L’orto botanico di Bologna tra i più antichi giardini d’Europa

L’orto botanico di Bologna è uno dei più antichi d’Europa, assieme a quelli di Pisa, Padova e Firenze, infatti nasce nel XVI secolo, su proposta di Ulisse Aldrovandi, uno dei più grandi naturalisti dell’epoca. Lo scienziato realizzò il progetto, ideato dal suo maestro di botanica Luca Ghini, solo dopo svariati tentativi, e infine ottenne il giardino del Palazzo Pubblico, vicino al Palazzo Comunale. Ben presto tuttavia, il luogo si rivelò troppo piccolo per ospitare le collezioni di piante che andavano arricchendosi, e Aldrovandi si adoperò per trovare una nuova sede ufficiale. Nel 1587 l’orto venne quindi spostato nel cosiddetto Borghetto di San Giuliano, nel quartiere Santo Stefano. Ma questa nuova sistemazione ebbe vita breve, e presto il Palazzo Pubblico ritornò ad essere la sede principale.

Solo sotto Napoleone l’orto botanico troverà la sua collocazione definitiva in un terrapieno tra Porta San Donato e Porta Mascarella, dove tuttora è: l’erbario venne trasferito, e il progetto fu affidato all’architetto Giovanni Battista Martinetti, lo stesso che si occupò del restauro del giardino della Montagnola. Nel 1805 Napoleone in persona venne in visita a Bologna, e viste le condizioni scadenti in cui versava l’Università, fece sì che venisse rinnovata. Consegnò la Torre di Cocceno, confiscata ai monaci di San Michele in Bosco, al Comune della città, perché fosse venduta e coi ricavati venne assicurato il mantenimento dell’orto.
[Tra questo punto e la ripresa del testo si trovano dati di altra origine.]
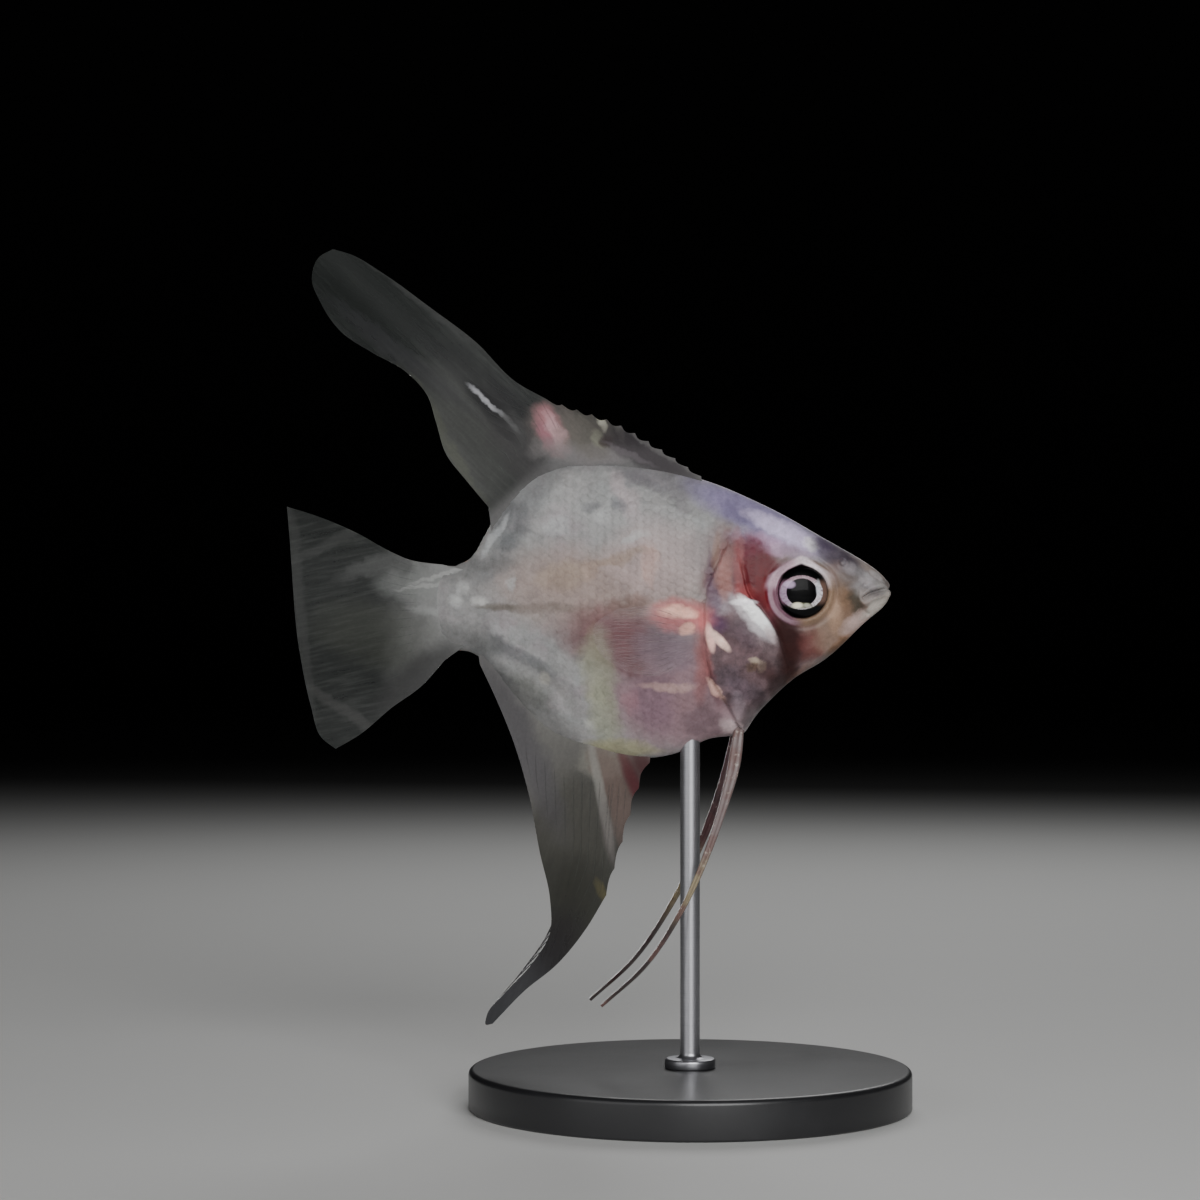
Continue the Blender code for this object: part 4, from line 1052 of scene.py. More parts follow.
# How each fin's rays run, how its depth from the root is read, and the colour of its fleshy
# root with how far that reaches out along the fin
FIN_LOOKS = {
    "dorsal_fin": (44.0, dorsal_depth, linear(92, 91, 91), 0.050),
    "anal_fin": (-74.0, anal_depth, linear(108, 107, 104), 0.075),
    "caudal_fin": (-12.0, caudal_depth, linear(126, 126, 125), 0.180),
}


def fin_finish(name, fin, horny):
    """A fin's smoky membrane or, if horny, its slightly paler and denser rays."""
    settings = bpy.context.scene.angelfish_fins
    finish = Finish(name, Specular_IOR_Level=0.2, IOR=1.4)
    place = finish.fish_place()
    ray_angle, depth, tone, reach = FIN_LOOKS[fin]
    s, _, h = finish.split(place)
    rooted = depth(s, h)
    grained = finish.node("ShaderNodeMapping", {"vector_type": "TEXTURE"}, {
        "Vector": place, "Rotation": (0.0, -math.radians(ray_angle), 0.0),
        "Scale": (1.0, 1.0, 0.09)})
    fibre = finish.noise(grained, 9.0, 4.0, 0.6)
    cloud = finish.noise(place, 12.0, 3.0)
    grain = finish.noise(place, 150.0, 2.0)
    base = finish.mix(settings.smoke, linear(60, 62, 60), fibre.rise(0.42, 0.68) * 0.6)
    base = finish.mix(base, linear(34, 36, 35), cloud.rise(0.5, 0.75) * 0.5)
    root = (rooted + (fibre - 0.5) * reach * 0.3 + (cloud - 0.5) * reach * 0.6).rise(reach, 0.0)
    colour = painted(finish, finish.mix(base, tone, root), fin_marks(fin), place)
    shade = 1 + (grain - 0.5) * 0.3 + (fibre - 0.5) * 0.25
    thin = settings.opacity + (fibre - 0.5) * 0.12
    if horny:
        colour = finish.mix(colour, settings.ray_tint, 0.22)
        shade = 1 + (finish.noise(place, 210.0, 1.0) - 0.5) * 0.6
        thin = thin + 0.03
    alpha = (thin + (1 - thin) * rooted.rise(0.12, 0.0)).least(0.4).most(1.0)
    finish.set(
        Base_Color=finish.shaded(colour, shade),
        Roughness=0.45 + fibre * 0.15,
        Alpha=alpha,
        Normal=finish.bump(fibre * 0.8 + grain * 0.2, 0.3, 0.00012),
    )
    return finish.material


def pectoral_ray_finish():
    """Fine, nearly clear rays, cross-jointed."""
    finish = Finish("pectoral_rays", Specular_IOR_Level=0.25, IOR=1.45)
    place = finish.fish_place()
    joints = finish.noise(place, 210.0, 1.0)
    s, _, _ = finish.split(place)
    colour = finish.mix(linear(150, 124, 128), linear(182, 170, 172), joints.rise(0.45, 0.7))
    finish.set(Base_Color=colour, Roughness=0.36 + joints * 0.15,
               Alpha=(0.06 + joints * 0.1) * s.rise(0.44, 0.53) + s.rise(0.5, 0.66) * 0.14,
               Normal=finish.bump(joints, 0.3, 0.00005))
    return finish.material


def clear_fin_finish():
    """The nearly clear membrane of the pectoral fins."""
    finish = Finish("pectoral_membrane", Coat_Weight=0.2, Coat_Roughness=0.2, IOR=1.4)
    place = finish.fish_place()
    fibre = finish.noise(finish.node("ShaderNodeMapping", {"vector_type": "TEXTURE"}, {
        "Vector": place, "Rotation": (0.0, 0.1, 0.0), "Scale": (1.0, 1.0, 0.12)}), 12.0, 3.0)
    s, _, _ = finish.split(place)
    colour = finish.mix(linear(140, 116, 122), linear(168, 156, 160), fibre)
    finish.set(Base_Color=colour, Roughness=0.3 + fibre * 0.1,
               Alpha=(0.03 + fibre * 0.12) * s.rise(0.42, 0.5),
               Normal=finish.bump(fibre, 0.3, 0.0001))
    return finish.material


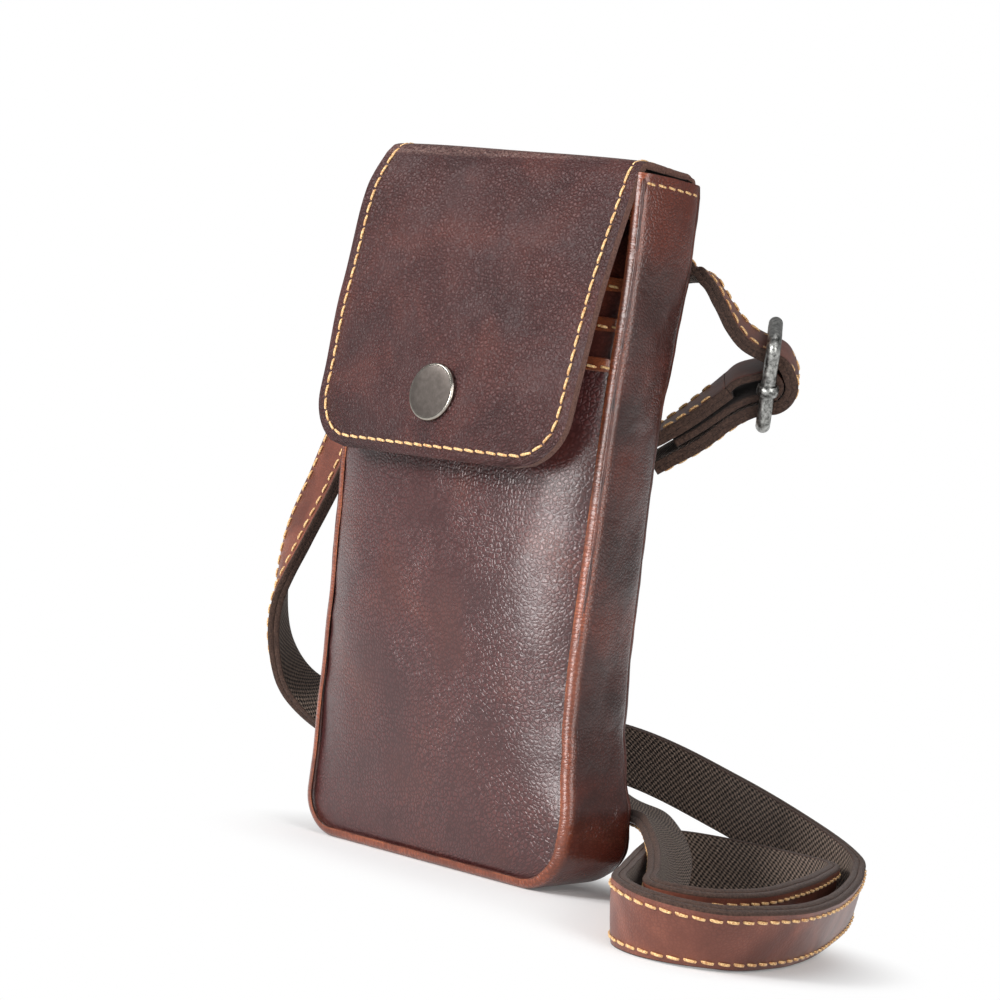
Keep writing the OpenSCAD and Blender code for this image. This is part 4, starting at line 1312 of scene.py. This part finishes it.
def build_anchor():
    cols = 33
    rows = 21

    def place(i, j, inside):
        x = patch_half_x * (2 * j / (cols - 1) - 1)
        z = patch_z + patch_half_z * (2 * i / (rows - 1) - 1)
        y = back_out_y + (patch_clear if inside else patch_t)
        return (x, y + wobble((x, 0, z), 6, 0.05, 4.0), z)

    def uv(i, j):
        return (j * 1.1 + 1200, i * 1.1)

    patch = shell("anchor_patch_leather", rows, cols, place, uv, ["slot", "edge", "flesh"])
    dress(patch, "pouch", "strap_anchor_patch", "strap_anchor_patch")
    x = patch_half_x - patch_stitch_inset
    z = patch_half_z - patch_stitch_inset
    corners = [(-x, -z), (x, -z), (x, z), (-x, z), (-x, -z)]
    sewn = []
    for (x0, z0), (x1, z1) in zip(corners, corners[1:]):
        steps = [k / 12 for k in range(13)]
        y = back_out_y + patch_t + patch_clear
        pts = [(x0 + (x1 - x0) * s, y, patch_z + z0 + (z1 - z0) * s) for s in steps]
        sewn.append((pts, [(0, 1, 0)] * len(pts), patch_stitch))
    dress(stitches("anchor_patch_stitches", sewn), "pouch", "strap_anchor_patch")
    places = [side * share * half_w for side in (-1, 1) for share in rivet_shares]
    for k, x in enumerate(places):
        centre = (x, strap_seat_y + strap_t / 2 + 0.05, patch_z)
        head = lathe("anchor_rivet_%d" % k, rivet_profile, centre, (0, 1, 0), ["steel"], 36)
        dress(head, "pouch", "anchor_rivets", *(("anchor_rivets",) if k == 0 else ()))


# Slider: bent wire frame with a round bar whose ends curl round the side wires
wire_bend = 2.6
wire_step = 1.5
collar_profile = (
    (0.1, -1.25, 0), (0.45, -1.5, 0), (0.85, -1.2, -1), (1.05, 0.0, 0), (0.85, 1.2, 1), (0.45, 1.5, 0),
    (0.1, 1.25, 0))


def slider_point(across, up, along=0.0):
    side, rise = slider_axes()
    return slider_pos + across * side + along * slider_u + up * rise


def tube(name, path, radii, closed=False):
    """Round wire along a path of points; radii is one number for each point."""
    pts = [Vector(q) for q in path]
    count = len(pts)
    rings = []
    ref = None
    for k in range(count):
        a = pts[k - 1] if (k > 0 or closed) else pts[k]
        b = pts[(k + 1) % count] if (k < count - 1 or closed) else pts[k]
        t = (b - a).normalized()
        if ref is None:
            ref = t.orthogonal().normalized()
        ref = (ref - t * ref.dot(t)).normalized()
        other = t.cross(ref)
        rings.append([pts[k] + radii[k] * (c * ref + s * other) for c, s in circle(24)])
    return ring_piece(name, rings, ["nickel"], closed=closed)


def build_wire():
    low_v = -(fold_r + strap_t / 2 + 2 * wire_gap + wire_r)
    high_v = -low_v + 2.4
    path = []
    for cx, cv, start in ((1, low_v, -90), (1, high_v, 0), (-1, high_v, 90), (-1, low_v, 180)):
        mv = cv - math.copysign(wire_bend, cv)
        path += arc(cx * (slider_side - wire_bend), mv, wire_bend, start, 8)
    dense = []
    for a, b in zip(path, path[1:] + path[:1]):
        count = max(1, int(math.dist(a, b) / wire_step))
        dense += [(a[0] + (b[0] - a[0]) * m / count, a[1] + (b[1] - a[1]) * m / count) for m in range(count)]
    radii = [wire_r * (1 + 0.035 * noise.noise(Vector((k * 0.37, 0, 0)))) for k in range(len(dense))]
    wire = tube("slider_wire", [slider_point(x, v) for x, v in dense], radii, True)
    dress(wire, "slider", "slider_frame", "slider_frame")


def build_collar(name, sign):
    rings = []
    for c, s in circle(48):
        flare = 0.25 * c ** 2
        ring = []
        for r, h, share in collar_profile:
            reach = wire_r + r
            ring.append(slider_point(sign * slider_side + reach * c, h + share * flare, reach * s))
        rings.append(ring)
    dress(ring_piece(name, rings, ["nickel"], closed=True), "slider", "slider_bar")


def build_slider():
    build_wire()
    reach = slider_side - wire_r - wire_gap / 2
    path = [slider_point(-reach + 2 * reach * k / 16, 0) for k in range(17)]
    bar = tube("slider_crossbar", path, [wire_r * 0.98] * len(path))
    dress(bar, "slider", "slider_bar", "slider_bar")
    build_collar("slider_collar_far", -1)
    build_collar("slider_collar_near", 1)


# Stage, light and camera
floor_size = 6.0
shade_from = (-0.030, 0.0, 0.0)
shade_span = (0.140, -0.02, 0.0)
shade_near = 0.020
shade_far = 0.050
lights = (
    ("key_left", (-0.75, -0.95, 0.85), 0.1, (0.45, 0.45), 7.5, ""),
    ("front_window", (0.11, -1.24, 0.27), 0.1, (0.50, 0.56), 13.5, "visible_diffuse"),
    ("front_fill", (-0.45, -1.15, 0.55), 0.1, (0.3, 0.3), 14.5, "visible_glossy"),
    ("right_strip", (0.95, -0.30, 0.40), 0.1, (0.45, 0.9), 5.8, ""),
    ("top_soft_box", (0.0, 0.2, 1.3), 0.05, (0.8, 0.8), 2.0, ""))
photo_azimuth = math.radians(42.4244)
photo_elevation = math.radians(0.5527)
photo_roll = math.radians(7.5446)
photo_distance = 0.720
photo_target = Vector((0.002072, 0, 0.098198))
photo_focal_px = 2675.0
photo_px = 1000
sensor_mm = 36.0


def floor_material():
    """Pale floor that takes soft shade near the pouch and glows white further out."""
    mat, tree, shader = new_material("pale_floor")
    feed(tree, shader, {"Base Color": grey(0.93), "Roughness": 0.9, "Specular IOR Level": 0.0})
    place = add(tree, "ShaderNodeTexCoord", {}).outputs["Object"]

    def vector_calc(operation, sockets, output="Vector"):
        return add(tree, "ShaderNodeVectorMath", sockets, operation=operation).outputs[output]

    from_end = vector_calc("SUBTRACT", {0: place, 1: shade_from})
    dot = vector_calc("DOT_PRODUCT", {0: from_end, 1: shade_span}, "Value")
    share = calc(tree, "DIVIDE", dot, shade_span[0] ** 2 + shade_span[1] ** 2, True)
    nearest = vector_calc("SCALE", {0: shade_span, "Scale": share})
    gap = vector_calc("DISTANCE", {0: from_end, 1: nearest}, "Value")
    fade = map_range(tree, gap, shade_near, shade_far, 0.1)
    path = add(tree, "ShaderNodeLightPath", {})
    seen = calc(tree, "MAXIMUM", path.outputs["Is Camera Ray"], path.outputs["Is Glossy Ray"])
    glow = add(tree, "ShaderNodeEmission", {"Strength": 1.0}).outputs["Emission"]
    sockets = {"Fac": times(tree, fade, seen), 1: shader.outputs["BSDF"], 2: glow}
    blend = add(tree, "ShaderNodeMixShader", sockets)
    feed(tree, tree.nodes["Material Output"], {"Surface": blend.outputs["Shader"]})
    return mat


def build_stage():
    s = floor_size
    mesh = bpy.data.meshes.new("floor")
    mesh.from_pydata([(-s, -s, 0), (s, -s, 0), (s, s, 0), (-s, s, 0)], [], [(0, 1, 2, 3)])
    floor = bpy.data.objects.new("floor", mesh)
    bpy.context.scene.collection.objects.link(floor)
    floor.data.materials.append(floor_material())
    world = bpy.data.worlds.new("studio")
    bpy.context.scene.world = world
    world.use_nodes = True
    tree = world.node_tree
    sky = feed(tree, tree.nodes["Background"], {"Color": grey(1), "Strength": 0.28})
    white = add(tree, "ShaderNodeBackground", {"Color": grey(1), "Strength": 1.0})
    camera_ray = add(tree, "ShaderNodeLightPath", {}).outputs["Is Camera Ray"]
    sockets = {"Fac": camera_ray, 1: sky.outputs["Background"], 2: white.outputs["Background"]}
    choose = add(tree, "ShaderNodeMixShader", sockets)
    feed(tree, tree.nodes["World Output"], {"Surface": choose.outputs["Shader"]})


def build_lights():
    for name, place, target_z, size, energy, unseen_by in lights:
        data = bpy.data.lights.new(name, "AREA")
        data.shape = "RECTANGLE"
        data.size, data.size_y = size
        data.energy = energy
        obj = bpy.data.objects.new(name, data)
        bpy.context.scene.collection.objects.link(obj)
        obj.location = place
        obj.rotation_euler = (Vector((0, 0, target_z)) - Vector(place)).to_track_quat("-Z", "Y").to_euler()
        if unseen_by:
            setattr(obj, unseen_by, False)


def build_camera():
    level = Vector((math.cos(photo_azimuth), math.sin(photo_azimuth), 0))
    ahead = Vector((math.sin(photo_azimuth), -math.cos(photo_azimuth), 0))
    toward = ahead * math.cos(photo_elevation) + Vector((0, 0, math.sin(photo_elevation)))
    upright = toward.cross(level)
    right = math.cos(photo_roll) * level + math.sin(photo_roll) * upright
    up = -math.sin(photo_roll) * level + math.cos(photo_roll) * upright
    data = bpy.data.cameras.new("photo_camera")
    data.sensor_width = sensor_mm
    data.lens = photo_focal_px * sensor_mm / photo_px
    data.clip_start = 0.01
    cam = bpy.data.objects.new("photo_camera", data)
    bpy.context.scene.collection.objects.link(cam)
    place = photo_target + toward * photo_distance
    rows = [(right[k], up[k], toward[k], place[k]) for k in range(3)]
    cam.matrix_world = Matrix((*rows, (0, 0, 0, 1)))
    bpy.context.scene.camera = cam


bpy.context.scene.view_settings.view_transform = "Standard"
build_camera()
build_front()
build_band()
build_band_lining()
build_seam_roll("front_seam_roll", "front_seam_bead", -seam_y - 0.3, 1.0, 0.7)
build_seam_roll("back_seam_roll", "back_seam_bead", seam_y, 1.2, 0.2)
build_flap()
build_flap_sewing()
build_back_lining()
build_snap()
build_strap()
build_anchor()
build_slider()
build_stage()
build_lights()
bpy.context.view_layer.update()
Se i primi anni del ‘900 furono il periodo d’oro delle migliorie della zona universitaria, e quindi dell’orto botanico, durante la Seconda Guerra Mondiale questo venne abbandonato. Il giardino fu invaso da piante infestanti e si ridusse ad una boscaglia incolta. Solo grazie al fisiologo vegetale Felice Bertossi, diventato direttore dell’erbario nel 1964, si diede inizio ad un’importante opera di restauro del giardino, che venne dotato di personale, attrezzi e nuove serre.

Il giardino

L’ingresso di via Irnerio 42 si affaccia sulla parte anteriore dell’erbario, che contiene numerose piante sia locali sia provenienti da America e Asia. Qui, tra le altre cose, possiamo osservare un raro esemplare di Metasequoia gliptostroboides, una specie diffusa nel Mesozoico, e ritenuta estinta fino al 1945; accanto a questa c’è una serie di individui di Taxus baccata, una varietà di conifera altamente velenosa, per questo chiamata “Albero della morte”. Ma la parte più estesa e ricca del giardino è quella posteriore, dove sono presenti serre, vasche per le piante acquatiche, boschi, e il giardino roccioso. Nelle serre sono ospitate svariate specie esotiche: piante tropicali, tra cui non mancano il mango, il tabacco, il caffè; piante grasse e piante carnivore, come la cosiddetta “venere acchiappamosche”. Vicino alle serre si può ammirare l’aiuola delle piante officinali, da cui si ricavano farmaci, cosmetici, profumi e anche veleni. Nel giardino roccioso invece vivono alcune specie tipiche degli ambienti pietrosi, come le stelle alpine e i garofani. Poi c’è uno stagno, di grande valore in quanto rappresenta l’habitat umido caratteristico della Pianura Padana incontaminata. Questo ambiente infatti sta scomparendo a causa delle continue bonifiche e dell’inquinamento. Infine, nella zona nord dell’erbario si trova il bastione con le ricostruzioni forestali: qui sono riprodotti vari tipi di boschi, da quello mediterraneo, caratterizzato da arbusti e sempreverdi, come il corbezzolo e il leccio; a quello appenninico, in cui sono comuni l’acero, il biancospino e l’ortica.